Investing in Valeant is one of the many mistakes he highlights, and that episode reveals a lot about the type of investor he is. He purchased the shares in 2011 for around $45. He chose to ignore aggressive accounting and high indebtedness because he had faith in CEO Michael Pearson.

Given the risk, he kept the position at 3% and trimmed to a maximum weight of 5% as the stock increased in value. Valeant, of course, went bankrupt in 2015, but Giverny was able to exit at $52. Despite the trimming, he was able to more than double his money on the name in less than five years.

Mistakes are unavoidable, but compare his actions to those of another famous Buffett student, Bill Ackman, with his excessive weight, doubling down, and bravado. Buffett devotees may differ on what constitutes proper diversification.
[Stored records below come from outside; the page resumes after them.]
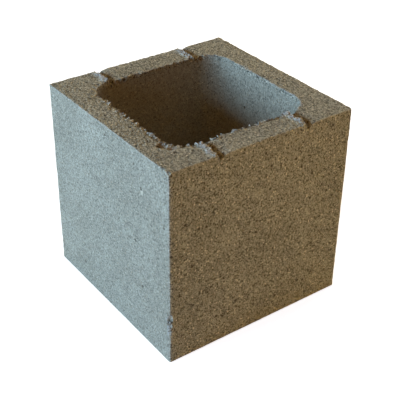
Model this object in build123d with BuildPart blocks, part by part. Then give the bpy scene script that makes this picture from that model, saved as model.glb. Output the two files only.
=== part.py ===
from build123d import *
import os

# Hollow concrete pillar block, cast in one piece and standing on its bed.
# Millimetres, +Z up, origin at the middle of the underside.
# The photograph looks at the -X and -Y sides, from above.

# Block: a 200 mm module less a 10 mm mortar joint
module = 200.0
mortar_joint = 10.0
block = module - mortar_joint

# Core cell, open at both ends and widest at the top
wall_x = 25.0
wall_y = 27.0
cell_corner_radius = 20.0
cell_draft = 2.0
mouth_wear = 1.5

# Worn arrises of the casting
side_arris_radius = 2.0
bed_arris_radius = 1.0

# Marks of the two bars that carried the core, pressed across the top of the +Y and -Y walls.
# Each has a steep cleft on its -X side, and a long slope back up to the top on the other.
cleft_spacing = 91.0
cleft_run = 2.0
cleft_root_radius = 1.2
mark_width = 13.0
mark_depth = 4.5

# Sizes that follow
cell_top_x = block - 2 * wall_x
cell_top_y = block - 2 * wall_y
cell_foot_x = cell_top_x - 2 * cell_draft
cell_foot_y = cell_top_y - 2 * cell_draft
cell_foot_corner_radius = cell_corner_radius - cell_draft


with BuildPart() as pillar_block:
    # Outer block with its worn vertical arrises
    with BuildSketch(Plane.XY):
        Rectangle(block, block)
    extrude(amount=block)
    fillet(pillar_block.edges().filter_by(Axis.Z), radius=side_arris_radius)

    # Worn edges round the two beds
    bed_edges = pillar_block.faces().filter_by(Axis.Z).edges()
    fillet(bed_edges, radius=bed_arris_radius)

    # Core cell, drafted so that the walls thicken towards the foot
    with BuildSketch(Plane.XY):
        RectangleRounded(cell_foot_x, cell_foot_y, cell_foot_corner_radius)
    with BuildSketch(Plane.XY.offset(block)):
        RectangleRounded(cell_top_x, cell_top_y, cell_corner_radius)
    loft(mode=Mode.SUBTRACT)

    # Crumbled rim of the cell at the top
    top_bed = pillar_block.faces().filter_by(Axis.Z).sort_by(Axis.Z)[-1]
    chamfer(top_bed.inner_wires().edges(), length=mouth_wear)

    # Core-bar marks, both bars at once, through the +Y and -Y walls
    with BuildSketch(Plane.XZ.offset(-block / 2)) as marks:
        with Locations((-cleft_spacing / 2, block), (cleft_spacing / 2, block)):
            Polygon(
                (-cleft_run, 0),
                (0, -mark_depth),
                (mark_width - cleft_run, 0),
                align=None,
            )
        fillet(marks.vertices().group_by(Axis.Y)[0], radius=cleft_root_radius)
    extrude(amount=block, mode=Mode.SUBTRACT)

pillar_block.part.label = "pillar_block"

os.makedirs("parts", exist_ok=True)
export_step(pillar_block.part, "parts/pillar_block.step")
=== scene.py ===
"""Hollow concrete pillar block: the weathered casting, and the studio it stands in."""

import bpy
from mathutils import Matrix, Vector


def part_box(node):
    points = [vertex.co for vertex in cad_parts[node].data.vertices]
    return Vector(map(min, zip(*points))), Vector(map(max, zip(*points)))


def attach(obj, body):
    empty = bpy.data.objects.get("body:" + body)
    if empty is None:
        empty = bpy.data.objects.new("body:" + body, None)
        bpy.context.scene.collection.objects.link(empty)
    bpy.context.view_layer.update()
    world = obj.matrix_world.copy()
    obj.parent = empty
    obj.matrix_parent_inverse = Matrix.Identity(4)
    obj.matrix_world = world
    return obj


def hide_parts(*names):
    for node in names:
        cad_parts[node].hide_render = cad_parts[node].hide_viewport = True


bl_info = {
    "name": "Concrete Pillar Block",
    "version": (1, 0, 0),
    "blender": (4, 5, 0),
    "location": "View3D > Sidebar > Pillar Block",
    "description": "Models a hollow concrete pillar block with worn edges and a sandy finish",
    "category": "Add Mesh",
}

import math
import random

import bmesh
import bpy
from bpy.props import FloatProperty, FloatVectorProperty, IntProperty, PointerProperty
from mathutils import Matrix, Vector, noise

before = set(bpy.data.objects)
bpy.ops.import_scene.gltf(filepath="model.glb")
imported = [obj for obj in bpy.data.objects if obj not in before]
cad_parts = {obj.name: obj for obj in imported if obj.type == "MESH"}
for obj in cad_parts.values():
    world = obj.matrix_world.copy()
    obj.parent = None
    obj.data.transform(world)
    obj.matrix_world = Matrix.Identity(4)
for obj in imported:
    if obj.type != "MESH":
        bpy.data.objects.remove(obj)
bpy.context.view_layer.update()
BLOCK_LOW, BLOCK_HIGH = (Vector(c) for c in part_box("pillar_block"))

# Outer edges of the beds and mouths: width of the wear at the top and at the foot
TOP_EDGE = 0.0006
FOOT_EDGE = 0.0009
# The walls that the core bars crossed: beyond this in Y, and within this in X
BARS_FROM_Y = 0.055
BARS_TO_X = 0.064
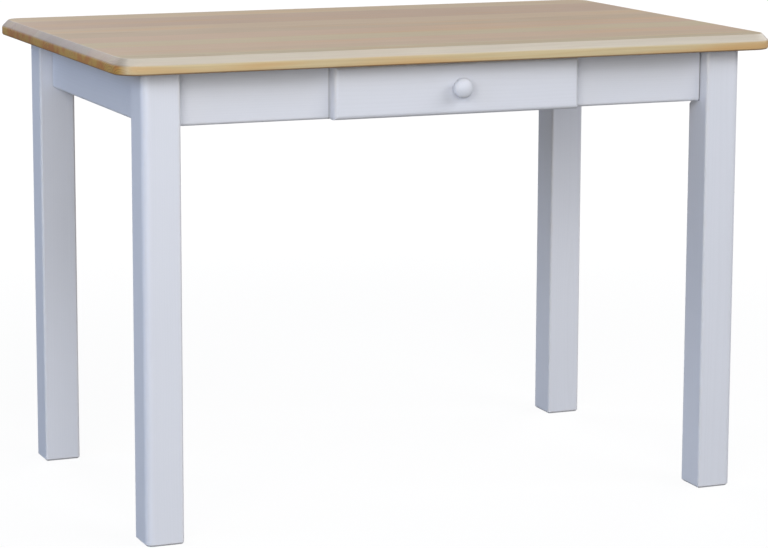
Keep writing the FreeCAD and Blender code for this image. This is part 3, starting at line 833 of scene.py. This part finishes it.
@dataclass(frozen=True)
class Studio:
    """A floor and a surround that are seen white and light the table softly, and soft lamps.

    The floor shows its shadow share near the table, and no shadow past the shadow's reach.
    """

    floor_radius: float = 24.0
    floor_corners: int = 96
    floor_colour: Colour = (0.28, 0.28, 0.28, 1.0)
    floor_seen: Colour = (0.96, 0.96, 0.96, 1.0)
    floor_glow: float = 1.03
    shadow_share: float = 0.12
    shadow_reach: tuple[float, float] = (1.2, 3.2)
    glow: Colour = (0.02, 0.02, 0.02, 1.0)
    mirrored: Colour = (0.62, 0.64, 0.70, 1.0)
    target: Triple = (0.0, 0.0, 0.5)
    lamps: tuple[Lamp, ...] = (
        Lamp("front lamp", -27.0, 17.0, 214.0, (1.0, 0.986, 0.972), 6.0, 5.0, 3.0),
        Lamp("left lamp", -80.0, 20.0, 308.0, (0.51, 0.68, 1.0)),
        Lamp("right lamp", 45.0, 31.0, 440.0, (0.935, 0.951, 1.0)),
        Lamp("side lamp", 105.0, 24.0, 356.0, (0.98, 0.99, 1.0)),
        Lamp("back lamp", 197.0, 32.0, 345.0, (0.98, 0.99, 1.0)),
    )

    def light_world(self) -> None:
        """A surround that is white where it is seen, and softly lights and is mirrored."""
        scene = bpy.context.scene
        world = bpy.data.worlds.new("surround")
        scene.world = world
        world.use_nodes = True
        world.node_tree.nodes.clear()
        graph = Graph(world.node_tree)
        rays = graph.node("LightPath").outputs
        colour = graph.blend(rays["Is Glossy Ray"], self.glow, self.mirrored)
        colour = graph.blend(rays["Is Camera Ray"], colour, WHITE)
        light = graph.node("Background", {"Color": colour, "Strength": 1.0})
        graph.node("OutputWorld", {"Surface": light.outputs[0]})

    def lay_floor(self) -> None:
        """A round white floor that keeps the table's shadow and is clear when seen from below."""
        turn = np.linspace(0.0, 2.0 * np.pi, self.floor_corners, endpoint=False)
        rim = np.stack([np.cos(turn), np.sin(turn), np.zeros_like(turn)], axis=1) * self.floor_radius
        mesh = bpy.data.meshes.new("floor")
        mesh.from_pydata(rim.tolist(), [], [list(range(len(rim)))])
        floor = bpy.data.objects.new("floor", mesh)
        bpy.context.scene.collection.objects.link(floor)
        mesh.materials.append(self.cover())

    def cover(self) -> bpy.types.Material:
        """The floor's material: cloth to all other rays, and mostly plain white to the camera's.

        Returns:
            The material.
        """
        made = bpy.data.materials.new("floor")
        made.use_nodes = True
        made.node_tree.nodes.clear()
        graph = Graph(made.node_tree)
        seen = graph.node("LightPath").outputs["Is Camera Ray"]
        cloth = graph.node("BsdfDiffuse", {
            "Color": graph.blend(seen, self.floor_colour, self.floor_seen)})
        glow = graph.node("Emission", {"Color": WHITE, "Strength": self.floor_glow})
        clear = graph.node("BsdfTransparent")
        place = graph.node("TexCoord").outputs["Object"]
        away = graph.node("VectorMath", {0: place}, operation="LENGTH").outputs["Value"]
        near, far = self.shadow_reach
        plain = graph.times(seen, graph.ease(away, near, far, 1.0 - self.shadow_share, 1.0))
        above = graph.node("MixShader", {0: plain, 1: cloth.outputs[0], 2: glow.outputs[0]})
        below = graph.times(seen, graph.node("NewGeometry").outputs["Backfacing"])
        either = graph.node("MixShader", {0: below, 1: above.outputs[0], 2: clear.outputs[0]})
        graph.node("OutputMaterial", {"Surface": either.outputs[0]})
        return made

    def build(self) -> None:
        """Sets up the surround, the floor and the lamps."""
        self.light_world()
        self.lay_floor()
        for lamp in self.lamps:
            lamp.build(self.target)
        bpy.context.scene.view_settings.view_transform = "Standard"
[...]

Francois’ approach of 20-25 names, with no position exceeding 10%, appeals to me (though he makes an exception for his Berkshire Hathaway holding). “I don’t think we’ve reached a level of quality in terms of investing that makes us feel that we can only have ten or twelve stocks,” he says, justifying his reasonable diversification.

Francois combines trust in his own judgment with the constant awareness that the risk of error never goes away. He is still aiming to outperform his benchmark by 5% annualized over the long term, which he admits is an ambitious goal.

Most retail investors should avoid hedge funds, stop chasing performance, and instead seek out money managers in the Giverny mold: an owner-managed fund that is 100% focused on a single equity strategy and invests for the long term. Until recently, few people in Montreal associated Giverny with the trendy investment shop.